The result from a controlled human subject experiment showed that the participants who received formal training in the key concepts of design space exploration performed better when they had a chance to explore the feature space, as opposed to when they explored only in the design space. This shows that feature space exploration has the potential to enhance designer’s learning about the important features, which is reflected in their ability to predict the behavior of a design. For the purpose of this study, feature space exploration was tested separately from design space exploration. However, it is designed as a supplementary tool that helps the engineering designers to learn and gain new insights about what features constitute good designs. The designers can then leverage this knowledge to explore the design space more effectively.

A limitation in the result presented in this paper is that only the participants who received formal training performed better under the feature space exploration condition. While we obtained unstructured qualitative feedback after each experiment, how their previous exposure to design space exploration influenced the result is not clear. This will need to be investigated further in the future with a larger sample size and ways to measure how effectively each participant used feature space exploration.

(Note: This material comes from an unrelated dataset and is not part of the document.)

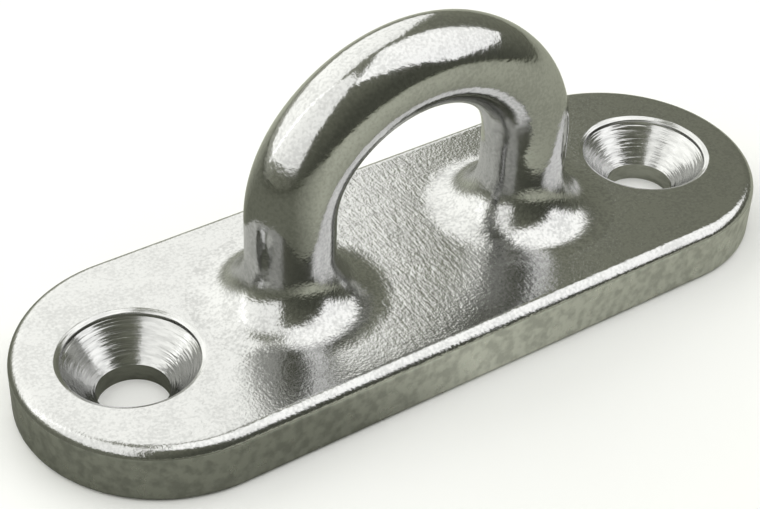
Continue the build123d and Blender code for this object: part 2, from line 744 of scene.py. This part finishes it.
@dataclass
class FootWelds:
    """The dressed hollow fillet round each leg, running out on the plate in a low skirt."""

    layout: Layout
    fillet_radius: float = 4.6 * MM
    skirt_angle: float = math.radians(6)
    skirt_overrun: float = 0.5 * MM
    feather: float = 0.004 * MM
    rooted: float = 0.05 * MM
    fillet_facets: int = 28
    skirt_facets: int = 6
    round_facets: int = 128

    def build(self) -> list[bpy.types.Object]:
        """Model one weld about the upright line through the origin and copy it to both legs.

        Returns:
            The left and the right weld.
        """
        weld = self._profile()
        with editing(weld):
            bpy.ops.mesh.select_all(action="SELECT")
            bpy.ops.mesh.spin(steps=self.round_facets, angle=FULL_TURN, center=(0, 0, 0), axis=(0, 0, 1))
        close_up(weld)
        smooth(weld)
        welds = [
            copy_at(weld, f"{side.label}_dressed_foot_weld", side.value * self.layout.leg_position)
            for side in Side
        ]
        bpy.data.objects.remove(weld)
        return welds

    def _profile(self) -> bpy.types.Object:
        """Draw the weld's outline on one side of the leg, from one point carried round by operators."""
        toe_height = self.layout.thickness + self.feather
        inner = self.layout.bar_radius + self.feather
        sweep = math.pi / 2 - self.skirt_angle
        fillet_end = inner + self.fillet_radius * (1 - math.cos(sweep))
        skirt_end = self.layout.weld_reach + self.skirt_overrun
        skirt_radius = (skirt_end - fillet_end) / math.sin(self.skirt_angle)
        skirt_drop = skirt_radius * (1 - math.cos(self.skirt_angle))
        fillet_top = toe_height + skirt_drop + self.fillet_radius * math.sin(sweep)
        bpy.ops.mesh.primitive_plane_add(size=MM, location=(inner, 0, fillet_top))
        profile = bpy.context.object
        apply_place(profile)
        root_height = self.layout.thickness - self.rooted
        root_radius = self.layout.bar_radius - self.rooted
        with editing(profile):
            bpy.ops.mesh.select_all(action="SELECT")
            bpy.ops.mesh.merge(type="CENTER")
            self._arc(self.fillet_facets, sweep, inner + self.fillet_radius, fillet_top)
            self._arc(self.skirt_facets, self.skirt_angle, skirt_end, toe_height + skirt_radius)
            self._line(0, root_height - toe_height)
            self._line(root_radius - skirt_end, 0)
            self._line(0, fillet_top - root_height)
            self._line(inner - root_radius, 0)
        return profile

    def _arc(self, steps: int, angle: float, centre_x: float, centre_z: float) -> None:
        """Carry the selected end of the outline round one arc."""
        bpy.ops.mesh.spin(steps=steps, angle=angle, center=(centre_x, 0, centre_z), axis=(0, 1, 0))

    def _line(self, along_x: float, along_z: float) -> None:
        """Carry the selected end of the outline along a straight line."""
        bpy.ops.mesh.extrude_region_move(TRANSFORM_OT_translate={"value": (along_x, 0, along_z)})

    def dress(self, welds: list[bpy.types.Object]) -> None:
        """Give both welds the dressed finish."""
        finish = DRESSED_WELD.material()
        for weld in welds:
            weld.data.materials.append(finish)


@dataclass
class PlugWelds:
    """The weld metal under each shank, ground flush with the plate's underside."""

    layout: Layout
    edge_gap: float = 0.1 * MM
    edge_bevel: float = 0.12 * MM
    edge_facets: int = 3
    round_facets: int = 96

    def build(self) -> list[bpy.types.Object]:
        """Model one plug about the upright line through the origin and copy it to both legs.

        Returns:
            The left and the right plug.
        """
        depth = self.layout.bar_foot
        bpy.ops.mesh.primitive_cylinder_add(
            vertices=self.round_facets,
            radius=self.layout.bar_radius + self.edge_gap,
            depth=depth,
            location=(0, 0, depth / 2),
        )
        plug = bpy.context.object
        apply_place(plug)
        with editing(plug):
            pick(plug, Part.EDGES, at_height(0))
            bpy.ops.mesh.bevel(offset=self.edge_bevel, segments=self.edge_facets)
        smooth(plug)
        plugs = [
            copy_at(plug, f"{side.label}_ground_plug_weld", side.value * self.layout.leg_position)
            for side in Side
        ]
        bpy.data.objects.remove(plug)
        return plugs

    def dress(self, plugs: list[bpy.types.Object]) -> None:
        """Give both plugs the ground finish."""
        finish = GROUND_EDGE.material()
        for plug in plugs:
            plug.data.materials.append(finish)


# ---------------------------------------------------------------- the studio


@dataclass(frozen=True)
class Softbox:
    """A soft studio light: where it hangs as seen from the object, and which way its back points."""

    name: str
    azimuth: float
    elevation: float
    back_azimuth: float
    back_elevation: float
    roll: float
    width: float
    height: float
    radiance: float
    seen_twice: float = 1.0
    distance: float = 0.6

    def place(self) -> None:
        """Hang the light."""
        lamp = bpy.data.lights.new(self.name, "AREA")
        lamp.shape = "RECTANGLE"
        lamp.size = self.width
        lamp.size_y = self.height
        lamp.energy = self.radiance * math.pi * self.width * self.height
        lamp.use_nodes = True
        depth = add_node(lamp.node_tree, "ShaderNodeLightPath").outputs["Ray Depth"]
        share = add_node(
            lamp.node_tree,
            "ShaderNodeMapRange",
            Value=depth,
            From_Min=SEEN_ONCE_DEPTH,
            From_Max=SEEN_TWICE_DEPTH,
            To_Min=1,
            To_Max=self.seen_twice,
        )
        strength = lamp.node_tree.nodes["Emission"].inputs["Strength"]
        lamp.node_tree.links.new(share.outputs["Result"], strength)
        light = bpy.data.objects.new(self.name, lamp)
        bpy.context.scene.collection.objects.link(light)
        place = Matrix.Translation(direction(self.azimuth, self.elevation) * self.distance)
        light.matrix_world = place @ looking_back(self.back_azimuth, self.back_elevation, self.roll)
        light.visible_camera = False


def direction(azimuth: float, elevation: float) -> Vector:
    """Unit vector for an azimuth from +X and an elevation, both in degrees."""
    turn = math.radians(azimuth)
    rise = math.radians(elevation)
    return Vector((math.cos(rise) * math.cos(turn), math.cos(rise) * math.sin(turn), math.sin(rise)))


def looking_back(azimuth: float, elevation: float, roll: float) -> Matrix:
    """Turn of a camera or lamp whose back points at an azimuth and elevation, rolled about that line."""
    turn = direction(azimuth, elevation).to_track_quat("Z", "Y").to_matrix()
    return (turn @ Matrix.Rotation(math.radians(roll), 3, "Z")).to_4x4()


SOFTBOXES = (
    Softbox(
        "overhead_softbox",
        azimuth=-25,
        elevation=67,
        back_azimuth=-42.5,
        back_elevation=41.5,
        roll=16,
        width=0.62,
        height=0.92,
        radiance=1.42,
    ),
    Softbox(
        "rear_softbox",
        azimuth=100,
        elevation=54.7,
        back_azimuth=100,
        back_elevation=0,
        roll=0,
        width=0.74,
        height=0.83,
        radiance=1.12,
        seen_twice=0.45,
    ),
    Softbox(
        "left_softbox",
        azimuth=181,
        elevation=65.6,
        back_azimuth=181,
        back_elevation=0,
        roll=0,
        width=0.37,
        height=0.95,
        radiance=1.12,
        seen_twice=0.4,
    ),
)


@dataclass
class Studio:
    """A pale table, soft lights and the camera, in a room that is darker on the camera's side."""

    floor_size: float = 4.0
    table_lit_to: float = 0.15
    table_fades_by: float = 0.5
    camera_target: Vector = field(default_factory=lambda: Vector((-2.916, 0.293, 5.5)) * MM)
    camera_azimuth: float = -125.81
    camera_elevation: float = 38.11
    camera_distance: float = 159.4 * MM
    camera_roll: float = 2.3
    camera_lens: float = 83.2
    camera_clip_start: float = 0.01
    shade_starts: float = -0.7
    shade_ends: float = 0.95
    pale: str = "#FEFEFE"

    def build(self) -> None:
        """Set up the floor, world, lights and camera."""
        self._floor()
        self._world()
        for light in SOFTBOXES:
            light.place()
        self._camera()

    def _floor(self) -> None:
        """Lay the table. The steel sees it with painted shade, darkest off the left end and palest in line
        with the middle.
        """
        bpy.ops.mesh.primitive_plane_add(size=self.floor_size)
        floor = bpy.context.object
        floor.name = "table"
        material = bpy.data.materials.new("pale_table")
        material.use_nodes = True
        tree = material.node_tree
        tree.nodes.clear()
        place = add_node(tree, "ShaderNodeTexCoord").outputs["Object"]
        # Painted shade: as the steel sees it, the table is darkened off the left end, less so towards +X,
        # and palest in line with the middle.
        stops = ((0, "#84867A"), (0.42, "#D6D8CA"), (1, "#B6B8AA"))
        shade = self._shade(tree, place, direction(0, 0), stops)
        self._output(
            tree,
            "ShaderNodeOutputMaterial",
            seen=self._table_top(tree, place),
            mirrored=add_node(tree, "ShaderNodeBsdfDiffuse", Color=shade).outputs["BSDF"],
        )
        floor.data.materials.append(material)

    def _table_top(self, tree: bpy.types.NodeTree, place: bpy.types.NodeSocket) -> bpy.types.NodeSocket:
        """Shade the table plainly round the object and let it fade into the pale room further out."""
        reach = add_node(tree, "ShaderNodeVectorMath", {"operation": "LENGTH"})
        tree.links.new(place, reach.inputs[0])
        fade = add_node(
            tree,
            "ShaderNodeMapRange",
            Value=reach.outputs["Value"],
            From_Min=self.table_lit_to,
            From_Max=self.table_fades_by,
        )
        top = add_node(tree, "ShaderNodeMixShader", Fac=fade.outputs["Result"])
        near = add_node(tree, "ShaderNodeBsdfDiffuse", Color=srgb(self.pale))
        far = add_node(tree, "ShaderNodeEmission", Color=srgb(self.pale))
        tree.links.new(near.outputs["BSDF"], top.inputs[1])
        tree.links.new(far.outputs["Emission"], top.inputs[2])
        return top.outputs["Shader"]

    def _world(self) -> None:
        """Dim the room from behind the object round to the camera's side."""
        world = bpy.data.worlds.new("studio_room")
        bpy.context.scene.world = world
        world.use_nodes = True
        tree = world.node_tree
        tree.nodes.clear()
        place = add_node(tree, "ShaderNodeTexCoord").outputs["Generated"]
        stops = ((0, "#54564B"), (0.35, "#747667"), (0.75, "#898B7B"), (1, "#BCBEB0"))
        shade = self._shade(tree, place, direction(110, 20), stops)
        self._output(
            tree,
            "ShaderNodeOutputWorld",
            seen=add_node(tree, "ShaderNodeBackground", Color=srgb(self.pale)).outputs["Background"],
            mirrored=add_node(tree, "ShaderNodeBackground", Color=shade).outputs["Background"],
        )

    def _shade(
        self,
        tree: bpy.types.NodeTree,
        place: bpy.types.NodeSocket,
        towards: Vector,
        stops: tuple[tuple[float, str], ...],
    ) -> bpy.types.NodeSocket:
        """Colour places by how far they lie towards one direction.

        Args:
            tree: The node tree that gets the nodes.
            place: The socket of the place or direction to colour.
            towards: The direction that the last stop stands for.
            stops: The ramp's positions and colours, from the opposite side to that direction.

        Returns:
            The colour's socket.
        """
        unit = add_node(tree, "ShaderNodeVectorMath", {"operation": "NORMALIZE"})
        tree.links.new(place, unit.inputs[0])
        facing = add_node(tree, "ShaderNodeVectorMath", {"operation": "DOT_PRODUCT"})
        tree.links.new(unit.outputs["Vector"], facing.inputs[0])
        facing.inputs[1].default_value = towards
        share = add_node(
            tree,
            "ShaderNodeMapRange",
            Value=facing.outputs["Value"],
            From_Min=self.shade_starts,
            From_Max=self.shade_ends,
        )
        ramp = add_node(tree, "ShaderNodeValToRGB", Fac=share.outputs["Result"])
        set_stops(ramp, stops)
        return ramp.outputs["Color"]

    def _output(
        self, tree: bpy.types.NodeTree, kind: str, seen: bpy.types.NodeSocket, mirrored: bpy.types.NodeSocket
    ) -> None:
        """Show one shader to the camera and the other one to the steel."""
        camera_ray = add_node(tree, "ShaderNodeLightPath").outputs["Is Camera Ray"]
        both = add_node(tree, "ShaderNodeMixShader", Fac=camera_ray)
        tree.links.new(mirrored, both.inputs[1])
        tree.links.new(seen, both.inputs[2])
        add_node(tree, kind, Surface=both.outputs["Shader"])

    def _camera(self) -> None:
        """Place the camera."""
        lens = bpy.data.cameras.new("camera")
        lens.lens = self.camera_lens
        lens.clip_start = self.camera_clip_start
        camera = bpy.data.objects.new("camera", lens)
        bpy.context.scene.collection.objects.link(camera)
        towards = direction(self.camera_azimuth, self.camera_elevation)
        place = Matrix.Translation(self.camera_target + towards * self.camera_distance)
        turn = looking_back(self.camera_azimuth, self.camera_elevation, self.camera_roll)
        camera.matrix_world = place @ turn
        bpy.context.scene.camera = camera
        bpy.context.scene.view_settings.view_transform = "Standard"


def hand_over(piece: bpy.types.Object, slot: str, *nodes: str) -> None:
    """Let a finished piece stand for its CAD nodes and ride on the one body.

    Args:
        piece: The finished piece.
        slot: Not used.
        nodes: The CAD nodes that it stands for.
    """
    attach(piece, "root")
    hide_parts(*nodes)
    LOG.info("%s: %d faces for %s", piece.name, len(piece.data.polygons), ", ".join(nodes))


def main() -> None:
    """Build the pad eye and its studio, and log each piece's face count."""
    logging.basicConfig(level=logging.INFO, format="%(name)s %(message)s")
    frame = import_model()
    layout = Layout.from_frame(frame)
    deselect_all()

    plate_maker = BasePlate(layout)
    plate = plate_maker.build()
    plate_maker.dress(plate)
    hand_over(plate, "plate_steel", "base_plate")

    bar_maker = EyeBar(layout)
    bar = bar_maker.build()
    bar_maker.dress(bar)
    hand_over(bar, "bar_steel", "eye_bar")

    for maker, ending in ((FootWelds(layout), "foot_weld"), (PlugWelds(layout), "plug_weld")):
        pieces = maker.build()
        maker.dress(pieces)
        for side, piece in zip(Side, pieces):
            hand_over(piece, "weld_steel", f"{side.label}_{ending}")

    Studio().build()


if __name__ == "__main__":
    main()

There also exist other limitations with the current method to explore the feature space. The local search method to create and test new features is very simple and intuitive, but at the same time greedy and prone to overfitting. Using the local search, the users can easily generate features that have very high confidence metrics \(conf\left( {S \to F} \right)\) and \(conf\left( {F \to S} \right)\), but they are often too complex (large number of literals in a complex nested structure of disjunctions and conjunctions). When a feature becomes too complex, it becomes very difficult to comprehend and learn any insights from it. To resolve this issue, the authors are currently investigating new ways to populate the feature space.